Norway’s sovereign wealth fund, worth over $1.3 trillion, ranks first globally. Despite the devastating coronavirus pandemic, it earned a return on investment of 10.9%, or 1.07 trillion Norwegian crowns (almost $123 billion), in 2020, the fund said Thursday, when addressing its financial results last year. The Oslo-based fund was founded in the 1990s, and is managed by one of the country’s central bank units.
"Despite the pandemic having put its mark on 2020, it has been yet another good year for the fund," Central Bank Governor Oeystein Olsen said in a statement, noting the least expected high return “reminds us that the market value of the fund might vary a lot going forward".

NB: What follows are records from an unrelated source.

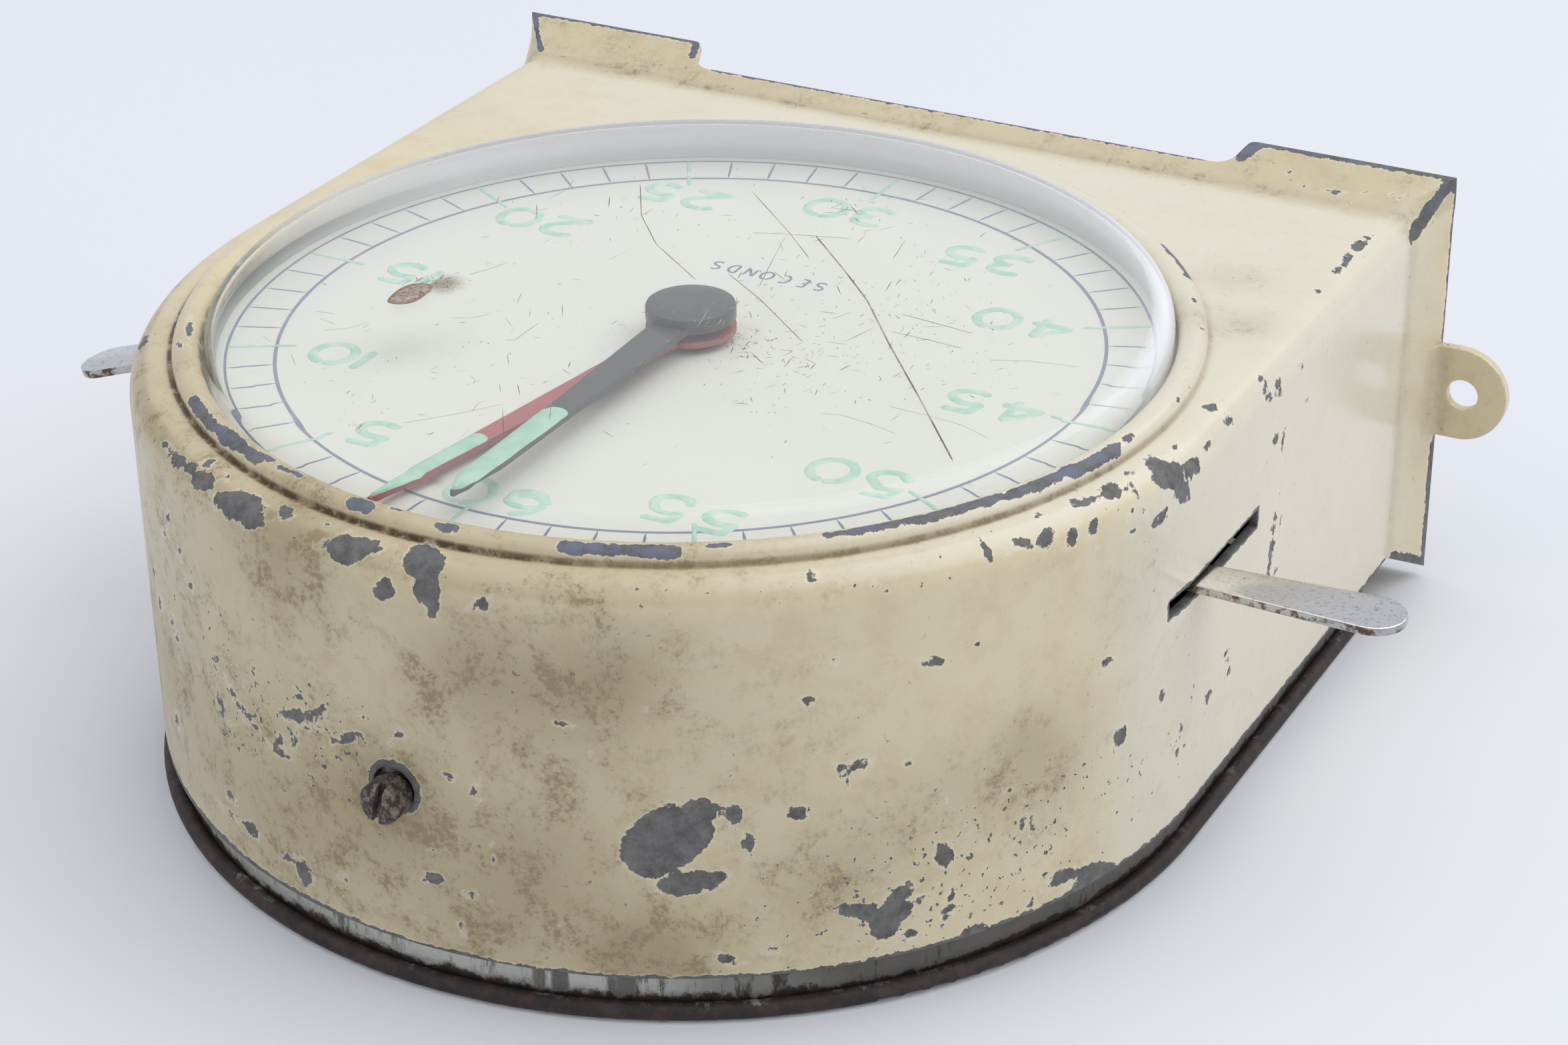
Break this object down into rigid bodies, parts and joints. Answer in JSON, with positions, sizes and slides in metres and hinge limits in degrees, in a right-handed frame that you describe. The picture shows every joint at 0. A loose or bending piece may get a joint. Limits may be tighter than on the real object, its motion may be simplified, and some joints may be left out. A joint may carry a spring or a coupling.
{
  "type": "darkroom timer",
  "caption": "Mains darkroom timer with a round luminous dial in a D-shaped pressed case on a flared foot, two hands that reset to zero, and a lever at each side.",
  "frame": {"origin": "on the hand axis, at the plane of the back cover that the timer rests on", "axes": "+Z out through the dial, +Y towards the flared foot below the 30 mark, +X towards the start lever at the 45 mark"},
  "size_m": [0.2067, 0.1638, 0.0672],
  "materials": {
    "cream_enamel": "gloss stoved enamel, chipped",
    "tinplate": "dull tinplate with rust streaks",
    "rusty_steel": "rusted",
    "steel": "satin",
    "chrome": "bright, rust specks",
    "brass": "satin",
    "dial_paint": "satin",
    "clear_plastic": "clear, scratched",
    "black_paint": "satin",
    "red_paint": "satin",
    "lume": "matt luminous paint",
    "bakelite": "moulded",
    "fibre": "matt",
    "rubber": "matt",
    "magnet": "ground",
    "winding": "enamelled copper wire"
  },
  "bodies": {
    "case": {"case_shell": "cream_enamel", "foot_plate": "steel", "back_cover": "tinplate", "cover_lug": "steel", "lug_rivets": "steel", "case_screw": "rusty_steel", "cord_grommet": "rubber", "crystal": "clear_plastic", "dial_plate": "dial_paint", "dial_feet": "brass", "wall_brackets": "steel", "bracket_screws": "steel", "front_plate": "brass", "back_plate": "brass", "pillars": "brass", "pillar_screws": "steel", "hand_bush": "brass", "motor_can": "steel", "coil_bobbin": "fibre", "coil_winding": "winding", "stator_plate": "steel", "motor_posts": "brass", "start_stud": "steel", "reset_stud": "steel", "switch_block": "bakelite", "switch_blades": "brass", "terminal_block": "bakelite", "terminal_screws": "brass"},
    "seconds": {"seconds_arbor": "steel", "clutch_spring": "steel", "clutch_collar": "brass", "seconds_pinion": "steel", "seconds_heart": "steel", "seconds_hand": "black_paint", "seconds_lume": "lume", "hand_cap": "black_paint"},
    "minutes": {"minutes_pipe": "brass", "minutes_heart": "steel", "minutes_wheel": "brass", "minutes_hand": "red_paint", "minutes_lume": "lume"},
    "transfer": {"transfer_arbor": "steel", "transfer_wheel": "brass", "transfer_pinion": "steel"},
    "drive": {"drive_wheel": "brass"},
    "middle": {"middle_arbor": "steel", "middle_wheel": "brass", "middle_pinion": "steel"},
    "first": {"first_arbor": "steel", "first_wheel": "brass", "first_pinion": "steel"},
    "rotor": {"rotor_arbor": "steel", "rotor_magnet": "magnet", "rotor_pinion": "steel"},
    "start": {"start_lever": "chrome", "start_pin": "fibre"},
    "reset": {"reset_lever": "chrome", "reset_hammer": "steel", "reset_spring": "steel"}
  },
  "joints": [
    {"name": "seconds_spin", "type": "hinge", "parent": "case", "child": "seconds", "pos_m": [0, 0, 0.04], "axis": [0, 0, 1], "continuous": true},
    {"name": "minutes_spin", "type": "hinge", "parent": "case", "child": "minutes", "pos_m": [0, 0, 0.05], "axis": [0, 0, 1], "continuous": true},
    {"name": "transfer_spin", "type": "hinge", "parent": "case", "child": "transfer", "pos_m": [0.01388, -0.01655, 0.037], "axis": [0, 0, 1], "continuous": true},
    {"name": "rotor_spin", "type": "hinge", "parent": "case", "child": "rotor", "pos_m": [-0.0061, 0.04259, 0.02], "axis": [0, 0, 1], "continuous": true},
    {"name": "first_spin", "type": "hinge", "parent": "case", "child": "first", "pos_m": [0.01045, 0.0287, 0.037], "axis": [0, 0, 1], "continuous": true},
    {"name": "middle_spin", "type": "hinge", "parent": "case", "child": "middle", "pos_m": [-0.00913, 0.01958, 0.037], "axis": [0, 0, 1], "continuous": true},
    {"name": "drive_spin", "type": "hinge", "parent": "case", "child": "drive", "pos_m": [0, 0, 0.02675], "axis": [0, 0, 1], "continuous": true},
    {"name": "start_swing", "type": "hinge", "parent": "case", "child": "start", "pos_m": [0.046, -0.001, 0.0402], "axis": [0, 0, 1], "range_deg": [-11, 24]},
    {"name": "reset_swing", "type": "hinge", "parent": "case", "child": "reset", "pos_m": [-0.032, 0.0106, 0.0402], "axis": [0, 0, 1], "range_deg": [-9.1, 0], "stiffness_Nm_per_rad": 0.1, "springref_deg": 20.05}
  ],
  "couplings": [
    {"joint": "minutes_spin", "follows": "seconds_spin", "ratio": 0.016667},
    {"joint": "transfer_spin", "follows": "seconds_spin", "ratio": -0.125},
    {"joint": "first_spin", "follows": "rotor_spin", "ratio": -0.125},
    {"joint": "middle_spin", "follows": "rotor_spin", "ratio": 0.025},
    {"joint": "drive_spin", "follows": "rotor_spin", "ratio": -0.005}
  ]
}
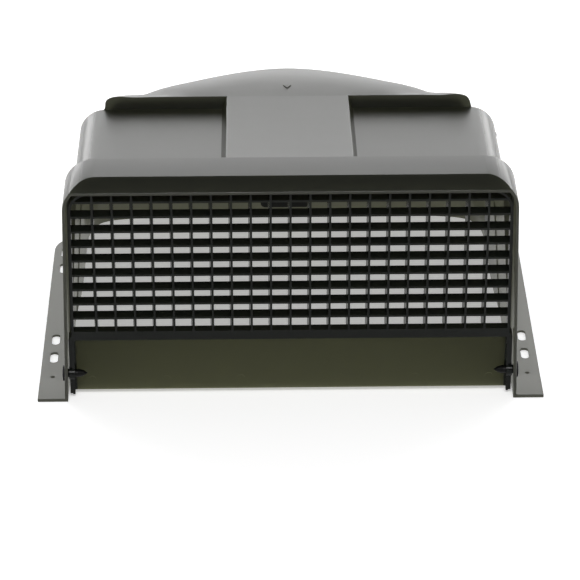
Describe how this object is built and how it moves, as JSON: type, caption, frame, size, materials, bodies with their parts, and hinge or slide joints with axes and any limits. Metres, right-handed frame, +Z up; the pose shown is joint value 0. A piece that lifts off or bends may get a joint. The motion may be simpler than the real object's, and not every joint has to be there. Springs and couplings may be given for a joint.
{
  "type": "roof vent cover",
  "caption": "Smoke-tinted plastic rain hood for a caravan roof vent, with a domed front, slotted side flanges and a louvred rear screen held by push clips.",
  "frame": {"origin": "middle of the footprint, on the roof", "axes": "+Z up, +X across the hood to the side of the right push clip, +Y from the louvred mouth towards the domed front"},
  "size_m": [0.482, 0.4589, 0.246],
  "materials": {
    "hood_plastic": "glossy smoke-tinted moulded plastic",
    "screen_plastic": "glossy smoke-tinted moulded plastic",
    "clip_plastic": "black nylon",
    "pad_foam": "dark closed-cell foam"
  },
  "bodies": {
    "hood": {"hood_shell": "hood_plastic", "front_pad": "pad_foam"},
    "screen": {"louvre_screen": "screen_plastic"},
    "left_clip": {"push_clip_left": "clip_plastic"},
    "right_clip": {"push_clip_right": "clip_plastic"}
  },
  "joints": [
    {"name": "screen_swing", "type": "hinge", "parent": "hood", "child": "screen", "pos_m": [0, -0.18251, 0.0278], "axis": [1, 0, 0], "range_deg": [0, 85]},
    {"name": "left_clip_pull", "type": "slide", "parent": "hood", "child": "left_clip", "axis": [-1, 0, 0], "range_m": [0, 0.024]},
    {"name": "right_clip_pull", "type": "slide", "parent": "hood", "child": "right_clip", "axis": [1, 0, 0], "range_m": [0, 0.024]}
  ]
}
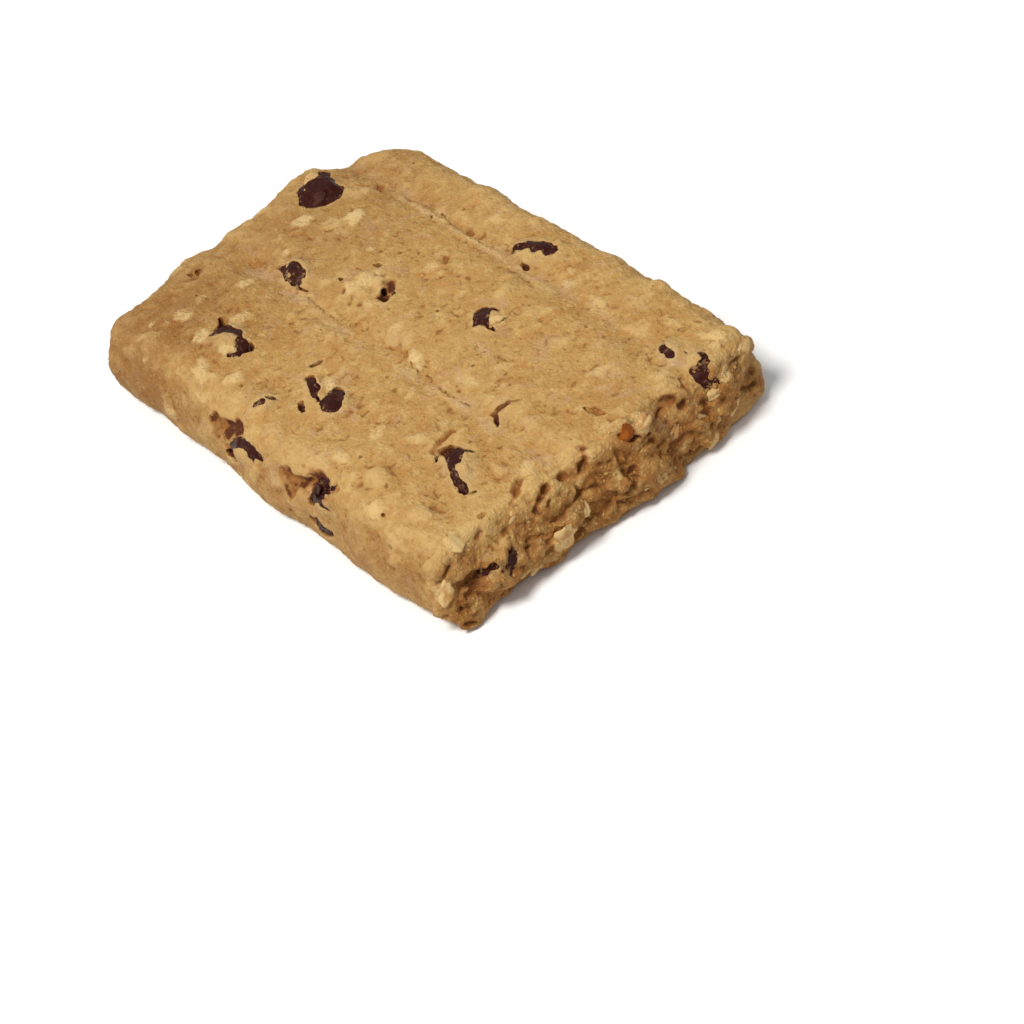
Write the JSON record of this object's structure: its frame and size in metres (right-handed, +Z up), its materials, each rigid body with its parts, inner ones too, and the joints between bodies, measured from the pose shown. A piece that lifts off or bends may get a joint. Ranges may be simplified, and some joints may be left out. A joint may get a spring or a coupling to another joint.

Bonds returned 7.5%, while real estate lost 0.1%. Tech stocks alone delivered a staggering 42% return, or about $30 billion, due to the fund’s holdings in such tech giants as Apple Inc., Tesla Inc., and Amazon etc., Thursday’s report said.
According to the fund’s CEO Nicolai Tangen, the huge uptick in assets, primarily thanks to tech stocks, was “mainly due to the pandemic resulting in a massive increase in the demand for products for online working, education, trade and entertainment”.
Meanwhile, its least profitable investments included a buyout of UK stocks, which lost about $8 billion last year, amid often-stalled Brexit talks, as well as oil and gas holdings, which deprived the fund of $10 billion in total over the same period.
Separately, the Norwegian government has made large-scale withdrawals from the fund in recent months, as it has been battling the health crisis and related economic fallout.
The fund is the largest single owner in the world’s stock markets, holding shares, bonds and real estate across different economic sectors and currencies, but only abroad, so that the Norwegian economy doesn’t overheat. It currently holds the equivalent of $240,000 for every Norwegian citizen, including children.